Scripts that build objects
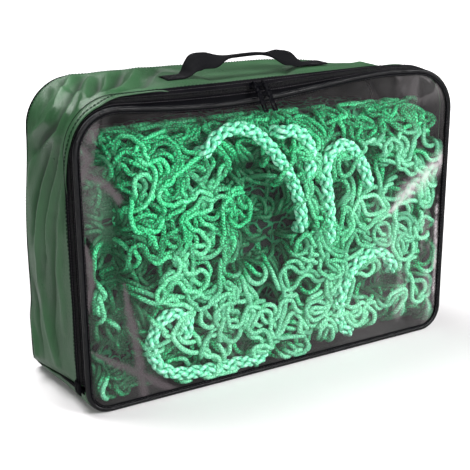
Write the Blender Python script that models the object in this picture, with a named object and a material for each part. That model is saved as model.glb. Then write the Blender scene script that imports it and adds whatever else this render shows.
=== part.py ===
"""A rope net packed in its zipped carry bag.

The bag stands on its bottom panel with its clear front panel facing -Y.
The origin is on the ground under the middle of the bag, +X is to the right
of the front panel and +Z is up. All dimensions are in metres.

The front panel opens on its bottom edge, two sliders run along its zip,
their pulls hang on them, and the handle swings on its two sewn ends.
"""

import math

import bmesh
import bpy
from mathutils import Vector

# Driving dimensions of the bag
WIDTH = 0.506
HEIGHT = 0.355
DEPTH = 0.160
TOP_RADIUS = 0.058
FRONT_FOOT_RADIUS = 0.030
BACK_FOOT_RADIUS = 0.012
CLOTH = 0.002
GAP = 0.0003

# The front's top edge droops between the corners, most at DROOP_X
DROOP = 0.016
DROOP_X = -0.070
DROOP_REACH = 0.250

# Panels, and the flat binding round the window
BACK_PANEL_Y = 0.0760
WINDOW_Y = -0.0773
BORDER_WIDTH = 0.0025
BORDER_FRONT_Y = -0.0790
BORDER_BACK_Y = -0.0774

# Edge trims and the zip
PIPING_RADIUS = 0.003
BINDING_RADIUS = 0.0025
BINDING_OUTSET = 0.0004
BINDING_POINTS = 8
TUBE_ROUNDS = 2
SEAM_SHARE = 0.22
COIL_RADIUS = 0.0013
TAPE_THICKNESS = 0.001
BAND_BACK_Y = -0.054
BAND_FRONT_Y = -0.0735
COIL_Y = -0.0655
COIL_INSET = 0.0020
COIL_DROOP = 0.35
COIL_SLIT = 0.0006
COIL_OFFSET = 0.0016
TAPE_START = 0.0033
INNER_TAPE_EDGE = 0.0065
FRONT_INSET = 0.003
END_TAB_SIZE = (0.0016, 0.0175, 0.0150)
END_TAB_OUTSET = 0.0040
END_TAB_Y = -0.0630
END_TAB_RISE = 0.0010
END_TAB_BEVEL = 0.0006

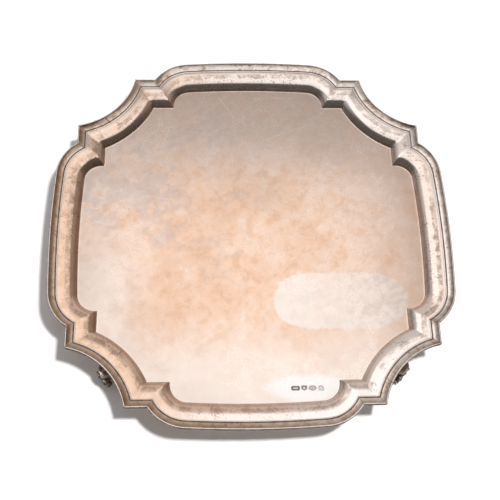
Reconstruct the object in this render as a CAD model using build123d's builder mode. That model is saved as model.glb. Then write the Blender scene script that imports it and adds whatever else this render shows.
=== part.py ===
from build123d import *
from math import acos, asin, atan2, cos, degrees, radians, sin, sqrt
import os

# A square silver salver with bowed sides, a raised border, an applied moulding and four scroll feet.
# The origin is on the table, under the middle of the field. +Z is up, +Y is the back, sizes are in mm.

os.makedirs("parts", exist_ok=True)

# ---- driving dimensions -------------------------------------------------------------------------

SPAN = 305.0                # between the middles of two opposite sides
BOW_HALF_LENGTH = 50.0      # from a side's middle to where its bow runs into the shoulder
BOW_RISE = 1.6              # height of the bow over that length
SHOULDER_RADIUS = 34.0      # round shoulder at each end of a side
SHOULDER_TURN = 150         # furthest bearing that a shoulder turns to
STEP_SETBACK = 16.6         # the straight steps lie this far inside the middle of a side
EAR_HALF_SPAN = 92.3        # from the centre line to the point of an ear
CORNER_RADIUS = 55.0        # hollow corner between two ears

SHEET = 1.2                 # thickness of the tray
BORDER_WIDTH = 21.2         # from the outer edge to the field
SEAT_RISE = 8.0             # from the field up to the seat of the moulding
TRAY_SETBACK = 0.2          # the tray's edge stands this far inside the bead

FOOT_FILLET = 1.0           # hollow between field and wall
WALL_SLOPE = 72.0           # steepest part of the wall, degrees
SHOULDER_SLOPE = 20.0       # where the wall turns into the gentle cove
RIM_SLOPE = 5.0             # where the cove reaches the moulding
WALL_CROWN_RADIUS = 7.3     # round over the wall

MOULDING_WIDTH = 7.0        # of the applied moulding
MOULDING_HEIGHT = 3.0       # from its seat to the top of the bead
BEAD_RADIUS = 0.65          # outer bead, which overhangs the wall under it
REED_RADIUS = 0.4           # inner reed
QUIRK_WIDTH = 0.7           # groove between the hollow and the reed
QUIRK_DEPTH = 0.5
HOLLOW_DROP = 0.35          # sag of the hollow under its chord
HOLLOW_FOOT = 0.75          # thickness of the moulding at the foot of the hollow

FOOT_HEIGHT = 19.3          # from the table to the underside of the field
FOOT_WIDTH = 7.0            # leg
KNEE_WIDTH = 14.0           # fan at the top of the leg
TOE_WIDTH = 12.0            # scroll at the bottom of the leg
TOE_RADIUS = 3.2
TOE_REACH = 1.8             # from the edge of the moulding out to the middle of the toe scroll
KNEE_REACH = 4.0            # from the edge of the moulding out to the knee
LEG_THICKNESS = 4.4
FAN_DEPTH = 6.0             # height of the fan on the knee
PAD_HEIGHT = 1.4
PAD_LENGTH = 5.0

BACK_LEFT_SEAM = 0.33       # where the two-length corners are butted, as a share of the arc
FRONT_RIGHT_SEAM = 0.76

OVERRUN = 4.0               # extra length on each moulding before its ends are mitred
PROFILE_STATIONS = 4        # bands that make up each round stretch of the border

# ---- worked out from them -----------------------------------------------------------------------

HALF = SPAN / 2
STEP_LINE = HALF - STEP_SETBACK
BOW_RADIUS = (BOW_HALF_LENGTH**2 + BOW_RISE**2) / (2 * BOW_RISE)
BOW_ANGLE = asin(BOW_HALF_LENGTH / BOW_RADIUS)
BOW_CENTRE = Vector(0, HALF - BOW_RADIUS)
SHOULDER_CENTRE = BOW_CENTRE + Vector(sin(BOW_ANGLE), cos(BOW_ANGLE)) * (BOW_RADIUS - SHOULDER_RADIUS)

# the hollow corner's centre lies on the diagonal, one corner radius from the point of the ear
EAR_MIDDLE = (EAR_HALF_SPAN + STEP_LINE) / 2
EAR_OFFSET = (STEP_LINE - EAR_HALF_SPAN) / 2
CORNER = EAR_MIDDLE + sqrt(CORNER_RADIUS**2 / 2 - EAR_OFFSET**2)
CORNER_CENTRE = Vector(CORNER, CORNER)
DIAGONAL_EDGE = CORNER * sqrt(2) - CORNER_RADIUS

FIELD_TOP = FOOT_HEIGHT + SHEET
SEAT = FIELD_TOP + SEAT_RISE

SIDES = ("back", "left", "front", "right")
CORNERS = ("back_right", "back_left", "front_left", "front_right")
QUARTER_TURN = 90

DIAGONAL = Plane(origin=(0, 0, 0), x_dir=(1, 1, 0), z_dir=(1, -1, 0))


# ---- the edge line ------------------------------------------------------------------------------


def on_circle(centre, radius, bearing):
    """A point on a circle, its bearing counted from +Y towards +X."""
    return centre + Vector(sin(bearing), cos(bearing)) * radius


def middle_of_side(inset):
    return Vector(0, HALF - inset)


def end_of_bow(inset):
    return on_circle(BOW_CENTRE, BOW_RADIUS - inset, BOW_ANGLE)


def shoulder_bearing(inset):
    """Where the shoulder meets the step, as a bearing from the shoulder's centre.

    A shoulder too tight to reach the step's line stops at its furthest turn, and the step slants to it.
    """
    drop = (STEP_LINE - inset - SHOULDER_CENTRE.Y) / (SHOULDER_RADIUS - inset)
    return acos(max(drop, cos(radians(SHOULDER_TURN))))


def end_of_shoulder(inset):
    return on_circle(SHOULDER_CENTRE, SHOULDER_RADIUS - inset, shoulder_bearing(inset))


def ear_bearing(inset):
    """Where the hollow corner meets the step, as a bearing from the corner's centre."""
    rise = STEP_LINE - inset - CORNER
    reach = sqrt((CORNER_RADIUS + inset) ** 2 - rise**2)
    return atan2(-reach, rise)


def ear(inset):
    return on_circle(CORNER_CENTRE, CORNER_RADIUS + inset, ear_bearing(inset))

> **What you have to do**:
Every line above should be written out again exactly as it stands.

> **Worked solution**:
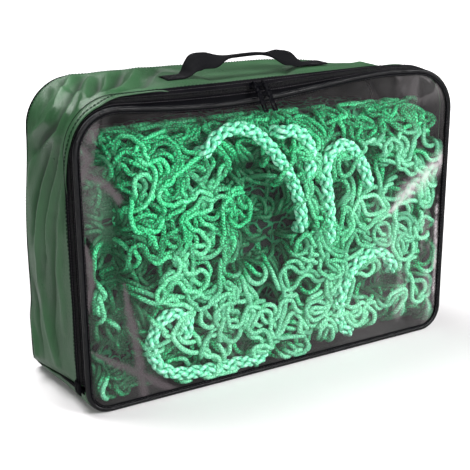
Write the Blender Python script that models the object in this picture, with a named object and a material for each part. That model is saved as model.glb. Then write the Blender scene script that imports it and adds whatever else this render shows.
=== part.py ===
"""A rope net packed in its zipped carry bag.

The bag stands on its bottom panel with its clear front panel facing -Y.
The origin is on the ground under the middle of the bag, +X is to the right
of the front panel and +Z is up. All dimensions are in metres.

The front panel opens on its bottom edge, two sliders run along its zip,
their pulls hang on them, and the handle swings on its two sewn ends.
"""

import math

import bmesh
import bpy
from mathutils import Vector

# Driving dimensions of the bag
WIDTH = 0.506
HEIGHT = 0.355
DEPTH = 0.160
TOP_RADIUS = 0.058
FRONT_FOOT_RADIUS = 0.030
BACK_FOOT_RADIUS = 0.012
CLOTH = 0.002
GAP = 0.0003

# The front's top edge droops between the corners, most at DROOP_X
DROOP = 0.016
DROOP_X = -0.070
DROOP_REACH = 0.250

# Panels, and the flat binding round the window
BACK_PANEL_Y = 0.0760
WINDOW_Y = -0.0773
BORDER_WIDTH = 0.0025
BORDER_FRONT_Y = -0.0790
BORDER_BACK_Y = -0.0774

# Edge trims and the zip
PIPING_RADIUS = 0.003
BINDING_RADIUS = 0.0025
BINDING_OUTSET = 0.0004
BINDING_POINTS = 8
TUBE_ROUNDS = 2
SEAM_SHARE = 0.22
COIL_RADIUS = 0.0013
TAPE_THICKNESS = 0.001
BAND_BACK_Y = -0.054
BAND_FRONT_Y = -0.0735
COIL_Y = -0.0655
COIL_INSET = 0.0020
COIL_DROOP = 0.35
COIL_SLIT = 0.0006
COIL_OFFSET = 0.0016
TAPE_START = 0.0033
INNER_TAPE_EDGE = 0.0065
FRONT_INSET = 0.003
END_TAB_SIZE = (0.0016, 0.0175, 0.0150)
END_TAB_OUTSET = 0.0040
END_TAB_Y = -0.0630
END_TAB_RISE = 0.0010
END_TAB_BEVEL = 0.0006

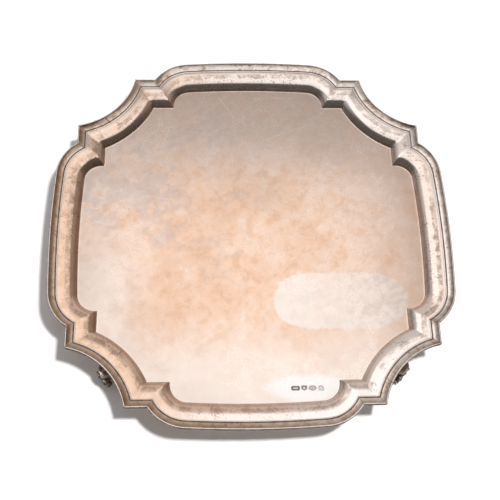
Reconstruct the object in this render as a CAD model using build123d's builder mode. That model is saved as model.glb. Then write the Blender scene script that imports it and adds whatever else this render shows.
=== part.py ===
from build123d import *
from math import acos, asin, atan2, cos, degrees, radians, sin, sqrt
import os

# A square silver salver with bowed sides, a raised border, an applied moulding and four scroll feet.
# The origin is on the table, under the middle of the field. +Z is up, +Y is the back, sizes are in mm.

os.makedirs("parts", exist_ok=True)

# ---- driving dimensions -------------------------------------------------------------------------

SPAN = 305.0                # between the middles of two opposite sides
BOW_HALF_LENGTH = 50.0      # from a side's middle to where its bow runs into the shoulder
BOW_RISE = 1.6              # height of the bow over that length
SHOULDER_RADIUS = 34.0      # round shoulder at each end of a side
SHOULDER_TURN = 150         # furthest bearing that a shoulder turns to
STEP_SETBACK = 16.6         # the straight steps lie this far inside the middle of a side
EAR_HALF_SPAN = 92.3        # from the centre line to the point of an ear
CORNER_RADIUS = 55.0        # hollow corner between two ears

SHEET = 1.2                 # thickness of the tray
BORDER_WIDTH = 21.2         # from the outer edge to the field
SEAT_RISE = 8.0             # from the field up to the seat of the moulding
TRAY_SETBACK = 0.2          # the tray's edge stands this far inside the bead

FOOT_FILLET = 1.0           # hollow between field and wall
WALL_SLOPE = 72.0           # steepest part of the wall, degrees
SHOULDER_SLOPE = 20.0       # where the wall turns into the gentle cove
RIM_SLOPE = 5.0             # where the cove reaches the moulding
WALL_CROWN_RADIUS = 7.3     # round over the wall

MOULDING_WIDTH = 7.0        # of the applied moulding
MOULDING_HEIGHT = 3.0       # from its seat to the top of the bead
BEAD_RADIUS = 0.65          # outer bead, which overhangs the wall under it
REED_RADIUS = 0.4           # inner reed
QUIRK_WIDTH = 0.7           # groove between the hollow and the reed
QUIRK_DEPTH = 0.5
HOLLOW_DROP = 0.35          # sag of the hollow under its chord
HOLLOW_FOOT = 0.75          # thickness of the moulding at the foot of the hollow

FOOT_HEIGHT = 19.3          # from the table to the underside of the field
FOOT_WIDTH = 7.0            # leg
KNEE_WIDTH = 14.0           # fan at the top of the leg
TOE_WIDTH = 12.0            # scroll at the bottom of the leg
TOE_RADIUS = 3.2
TOE_REACH = 1.8             # from the edge of the moulding out to the middle of the toe scroll
KNEE_REACH = 4.0            # from the edge of the moulding out to the knee
LEG_THICKNESS = 4.4
FAN_DEPTH = 6.0             # height of the fan on the knee
PAD_HEIGHT = 1.4
PAD_LENGTH = 5.0

BACK_LEFT_SEAM = 0.33       # where the two-length corners are butted, as a share of the arc
FRONT_RIGHT_SEAM = 0.76

OVERRUN = 4.0               # extra length on each moulding before its ends are mitred
PROFILE_STATIONS = 4        # bands that make up each round stretch of the border

# ---- worked out from them -----------------------------------------------------------------------

HALF = SPAN / 2
STEP_LINE = HALF - STEP_SETBACK
BOW_RADIUS = (BOW_HALF_LENGTH**2 + BOW_RISE**2) / (2 * BOW_RISE)
BOW_ANGLE = asin(BOW_HALF_LENGTH / BOW_RADIUS)
BOW_CENTRE = Vector(0, HALF - BOW_RADIUS)
SHOULDER_CENTRE = BOW_CENTRE + Vector(sin(BOW_ANGLE), cos(BOW_ANGLE)) * (BOW_RADIUS - SHOULDER_RADIUS)

# the hollow corner's centre lies on the diagonal, one corner radius from the point of the ear
EAR_MIDDLE = (EAR_HALF_SPAN + STEP_LINE) / 2
EAR_OFFSET = (STEP_LINE - EAR_HALF_SPAN) / 2
CORNER = EAR_MIDDLE + sqrt(CORNER_RADIUS**2 / 2 - EAR_OFFSET**2)
CORNER_CENTRE = Vector(CORNER, CORNER)
DIAGONAL_EDGE = CORNER * sqrt(2) - CORNER_RADIUS

FIELD_TOP = FOOT_HEIGHT + SHEET
SEAT = FIELD_TOP + SEAT_RISE

SIDES = ("back", "left", "front", "right")
CORNERS = ("back_right", "back_left", "front_left", "front_right")
QUARTER_TURN = 90

DIAGONAL = Plane(origin=(0, 0, 0), x_dir=(1, 1, 0), z_dir=(1, -1, 0))


# ---- the edge line ------------------------------------------------------------------------------


def on_circle(centre, radius, bearing):
    """A point on a circle, its bearing counted from +Y towards +X."""
    return centre + Vector(sin(bearing), cos(bearing)) * radius


def middle_of_side(inset):
    return Vector(0, HALF - inset)


def end_of_bow(inset):
    return on_circle(BOW_CENTRE, BOW_RADIUS - inset, BOW_ANGLE)


def shoulder_bearing(inset):
    """Where the shoulder meets the step, as a bearing from the shoulder's centre.

    A shoulder too tight to reach the step's line stops at its furthest turn, and the step slants to it.
    """
    drop = (STEP_LINE - inset - SHOULDER_CENTRE.Y) / (SHOULDER_RADIUS - inset)
    return acos(max(drop, cos(radians(SHOULDER_TURN))))


def end_of_shoulder(inset):
    return on_circle(SHOULDER_CENTRE, SHOULDER_RADIUS - inset, shoulder_bearing(inset))


def ear_bearing(inset):
    """Where the hollow corner meets the step, as a bearing from the corner's centre."""
    rise = STEP_LINE - inset - CORNER
    reach = sqrt((CORNER_RADIUS + inset) ** 2 - rise**2)
    return atan2(-reach, rise)


def ear(inset):
    return on_circle(CORNER_CENTRE, CORNER_RADIUS + inset, ear_bearing(inset))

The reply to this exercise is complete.